Movie Review - Cry me a river
River returns to Eastwood's view of violence, revenge
In a scenario dripping with True Detective creepiness, 10-year-old Dave gets into a stranger's car while his friends Jimmy and Sean look on.
The subsequent abduction and rape provide the narrative germ in Clint Eastwood's cancerous police thriller Mystic River, adapted by Brian Helgeland from a novel by Dennis Lehane.
When Dave returns to the community, the neighbors mutter about "damaged goods" and a sense permeates Mystic River that Eastwood shares their view.

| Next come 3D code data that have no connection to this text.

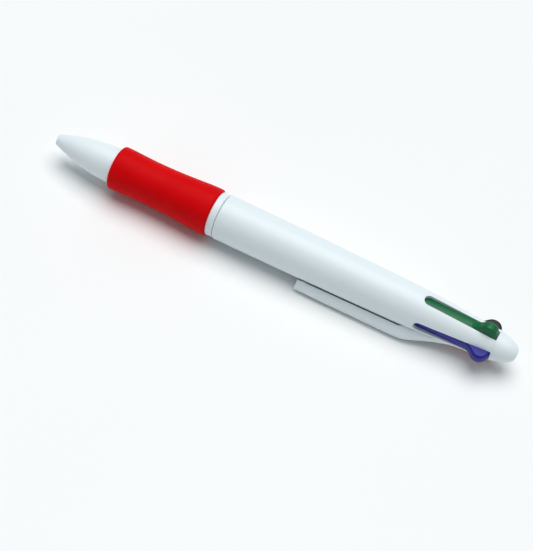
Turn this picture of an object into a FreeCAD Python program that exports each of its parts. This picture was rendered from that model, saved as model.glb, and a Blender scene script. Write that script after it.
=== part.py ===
import FreeCAD, Part
import os

# A pen with four sliding refills, in millimetres.
# Each piece is drawn with the pen's axis along +X from the nose tip at x = 0.
# It is then placed with the middle of the pen's length over the origin and its lowest point at z = 0.

V = FreeCAD.Vector
ORIGIN = V(0, 0, 0)
X_AXIS = V(1, 0, 0)

# whole pen
LENGTH = 145.0
AXIS_HEIGHT = 7.68

# front barrel: nose, sleeve under the grip, collar and spigot
NOSE_PROFILE = [(0.0, 1.65), (3.6, 2.85), (7.6, 4.0), (12.9, 4.9), (17.7, 5.25), (19.1, 5.3)]
FUNNEL_PROFILE = [(0.0, 1.25), (1.0, 1.32), (6.5, 2.2), (12.5, 3.3), (17.0, 3.9), (24.0, 4.2)]
GRIP_START = 19.1
GRIP_END = 51.0
SLEEVE_R = 5.2
SLEEVE_BORE_R = 4.2
COLLAR_END = 53.1
COLLAR_R = 6.55
COLLAR_CHAMFER = 0.2
SPIGOT_END = 61.0
SPIGOT_R = 5.4
THREAD_START = 55.0
THREAD_PITCH = 1.4
THREAD_COUNT = 4
THREAD_DEPTH = 0.35
THREAD_WIDTH = 0.7

# grip
GRIP_OUTLINE = [(22.0, 6.46), (26.5, 6.3), (31.5, 6.24), (38.0, 6.42), (44.0, 6.78), (48.6, 7.05)]
GRIP_FRONT_R = 6.48
GRIP_FRONT_ROUND = 1.0
GRIP_REAR_ROUND = 0.8

# upper barrel
BARREL_OUTLINE = [
    (53.6, 6.7), (66.0, 6.68), (80.0, 6.58), (100.0, 6.3), (112.0, 6.1),
    (116.0, 5.95), (125.0, 5.4), (138.4, 4.45),
]
BARREL_START = 53.25
BARREL_EDGE_CHAMFER = 0.35
BARREL_FRONT_BORE_R = 5.45
BARREL_REAR_BORE = [(76.0, 5.2), (104.0, 5.15), (116.0, 4.88), (125.0, 4.25), (138.4, 3.3)]

# slots and sliders
SLOT_START = 115.8
SLOT_WIDTH = 3.2
SLIDER_WIDTH = 3.0
SLIDER_TOP_R = 4.7
SLIDER_BOTTOM_R = 1.75
SLIDER_START = 106.0
SLIDER_END = 138.2
KNOB_OUTLINE = [
    (128.4, 4.35), (131.2, 4.85), (132.7, 5.6), (133.7, 6.6), (134.5, 7.12), (135.5, 7.3),
    (136.5, 7.1), (137.4, 6.5), (138.0, 5.5), (138.2, 4.3), (138.2, 3.0),
]
KNOB_MIN_RISE = 3.5
KNOB_ROUND = 0.9
FLANGE_R = 1.5
FLANGE_START = 104.0
STUB_START = 99.0
STUB_R = 0.55
COLOURS = [("green", 0), ("blue", 90), ("red", 180), ("black", 270)]

# refills
REFILL_OFFSET = 2.4
TUBE_R = 1.1
TUBE_BORE_R = 0.65
TUBE_FRONT_R = 0.7
TUBE_START = 19.5
TUBE_TAPER_END = 21.5
TUBE_END = 103.6
TIP_FRONT = 12.6
TIP_LIP_R = 0.3
TIP_R = 0.42
TIP_CONE_END = 14.2
TIP_END = 22.5
INK_CHANNEL_R = 0.15
INK_END = 82.0
BALL_R = 0.25
BALL_X = 12.75

# springs and their seat
SEAT_START = 74.0
SEAT_END = 76.0
SEAT_HOLE_R = 1.4
SPRING_R = 1.35
WIRE_R = 0.15
SPRING_TURNS = 13
SPRING_END_GAP = 0.1

# centre post
CORE_WIDTH = 2.6
CORE_START = 107.0
CORE_END = 140.0

# end cap
CAP_START = 138.4
CAP_OUTLINE = [(138.4, 4.45), (141.4, 3.75), (143.3, 3.0), (144.6, 1.9), (145.0, 0.0)]
CAP_PEG_START = 136.6
CAP_PEG_OUTER_R = 3.2
CAP_PEG_INNER_R = 2.62
CAP_PEG_GAP = 3.6

# pocket clip
CLIP_ANGLE = 135
CLIP_WIDTH = 3.8
CLIP_MIN_CROWN_R = 8.0
CLIP_OUTLINE = [
    (80.5, 9.8), (84.0, 9.87), (92.0, 9.9), (104.0, 9.9), (110.0, 9.88),
    (114.0, 9.6), (118.1, 8.2), (121.8, 6.8), (125.2, 5.8), (129.0, 5.0),
]
CLIP_NUB = [
    (80.5, 6.64), (81.1, 6.8), (81.7, 6.78), (82.4, 6.64), (83.3, 6.7), (84.4, 6.74),
]
CLIP_FOOT_CORNER = [(111.0, 6.36), (112.2, 6.2), (112.8, 5.8)]
CLIP_END_ROUND = 0.9
CLIP_TOP_R = 9.95
CLIP_EDGE_ROUND = 1.6
CLIP_SINK = 0.5
SMALL = 0.01


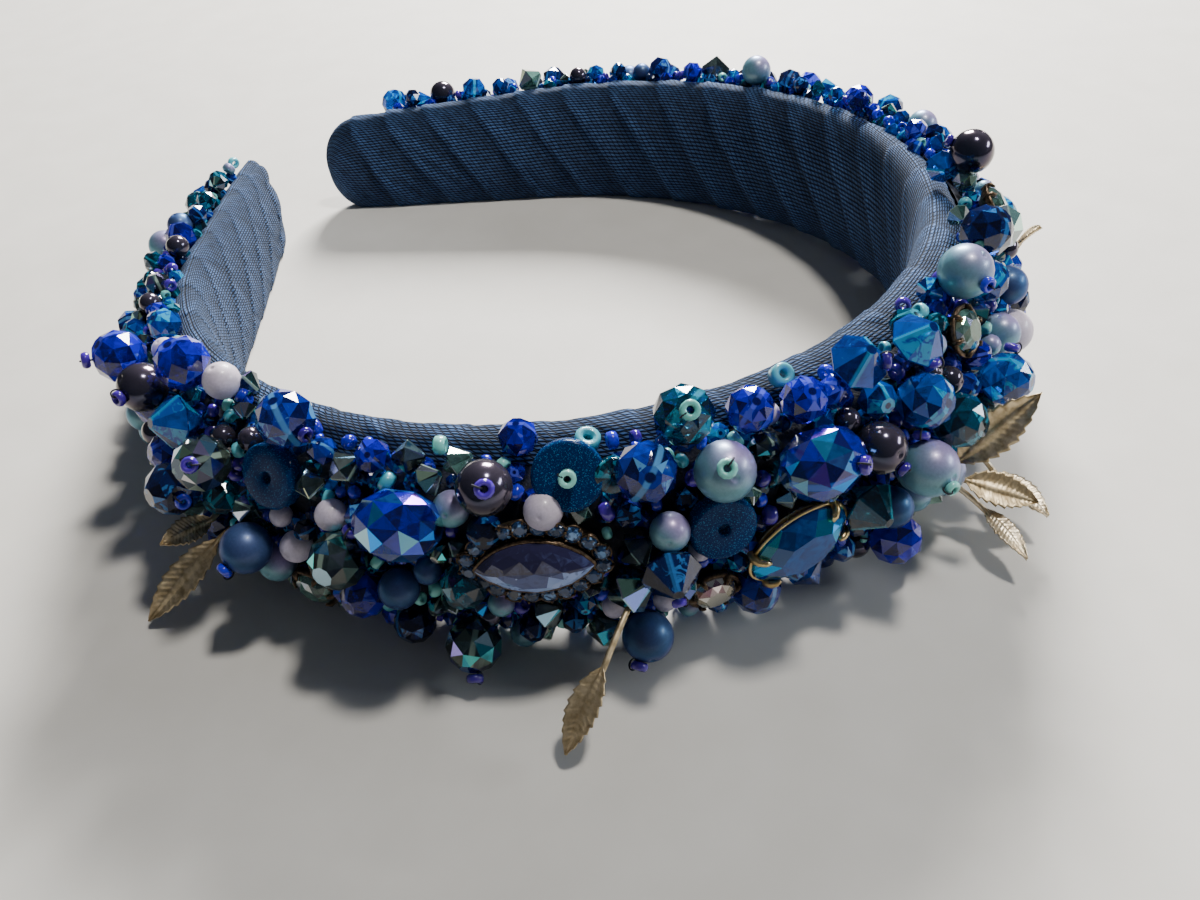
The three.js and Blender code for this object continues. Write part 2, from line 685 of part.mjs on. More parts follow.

Like Deliverance's depiction of the violated Ned Beatty, Mystic River insinuates that rape destroys the masculinity of the victim and endangers that of the community. Eastwood's film has been celebrated for its sustained treatment of male grief, but more than that, it peers into the terminally bizarre, pulpy fixations of its director, who seems perpetually anxious to tell us what constitutes manhood.
Mystic River returns to the three friends decades later when they are reunited by another crime: the brutal murder of Jimmy's 19-year-old daughter. Sean (Kevin Bacon) is a homicide detective investigating the murder. Dave (Tim Robbins) is the broken man foreshadowed by the opening set-up. And Jimmy (Sean Penn), a rehabilitated jailbird, now runs a neighborhood grocery.
All three men are haunted by their childhood brush with evil. Jimmy, especially, has his antennae tuned to the frequencies that underpin normalcy with ugliness — he trusts no one, and his daughter's murder only confirms his nihilism.
Unwilling to trust institutions to find his daughter's killer, Jimmy instead employs a pair of human bulldogs, the Savage Brothers, who look like vengeance's brutal angels, but who succeed only in sinking the conflict to a deeper and more troubling arena.
Some critics have called Mystic River's ending Eastwood's reconsideration of the "problem" of violence. But Mystic River does not re-evaluate Eastwood's essential belief in the cathartic and justified masculine response of violence. In fact, the film establishes the violence as necessary to restore order and purge weakness and bad memories from the community. The police investigation that drives the film is in reality a distraction from the darker urges, which replace male anxiety about vulnerability with certainty.
Though heralded as nothing short of a masterpiece, the film is often an entirely conventional whodunit. Mystic River's most compelling aspect is how it continues the director's absolutely fascinating auteurist obsessions with mythic, Shakespearean values of revenge and the cruel whims of fate played out against Eastwood's favored cynical, working-class milieu. His world is as Old School as a Western, populated by salt-of-the-earth blue collars who may get no break in real life, but command center stage. Eastwood panders to critics and audiences' nostalgia for a lost world: an American value system of stoic integrity and an ancient code where no crime is left unavenged.
Though the outcome of Jimmy's vengeance proves disastrously wrong, his bruised but assertive masculinity commands our devotion. In a long line of Eastwood's macho punishers, Jimmy is a flawed but undeniably charismatic hero made more interesting in Sean Penn's hands. Penn is clearly an actor far more capable of registering a kind of despair unattainable by Eastwood's own pitilessly wooden action heroes.
Eastwood remains a defiant cowboy, enchanted with the righteousness of revenge and the law of the fist. His characters may do wrong — dead wrong. But as Jimmy's wife Annabeth (Laura Linney) assures her Christ-like husband at the film's conclusion, "you are a king." Masculinity may be tested, and it may be bruised, but in Eastwood's worldview, it is a force of nature that cannot be reduced to logic or reason, but simply is.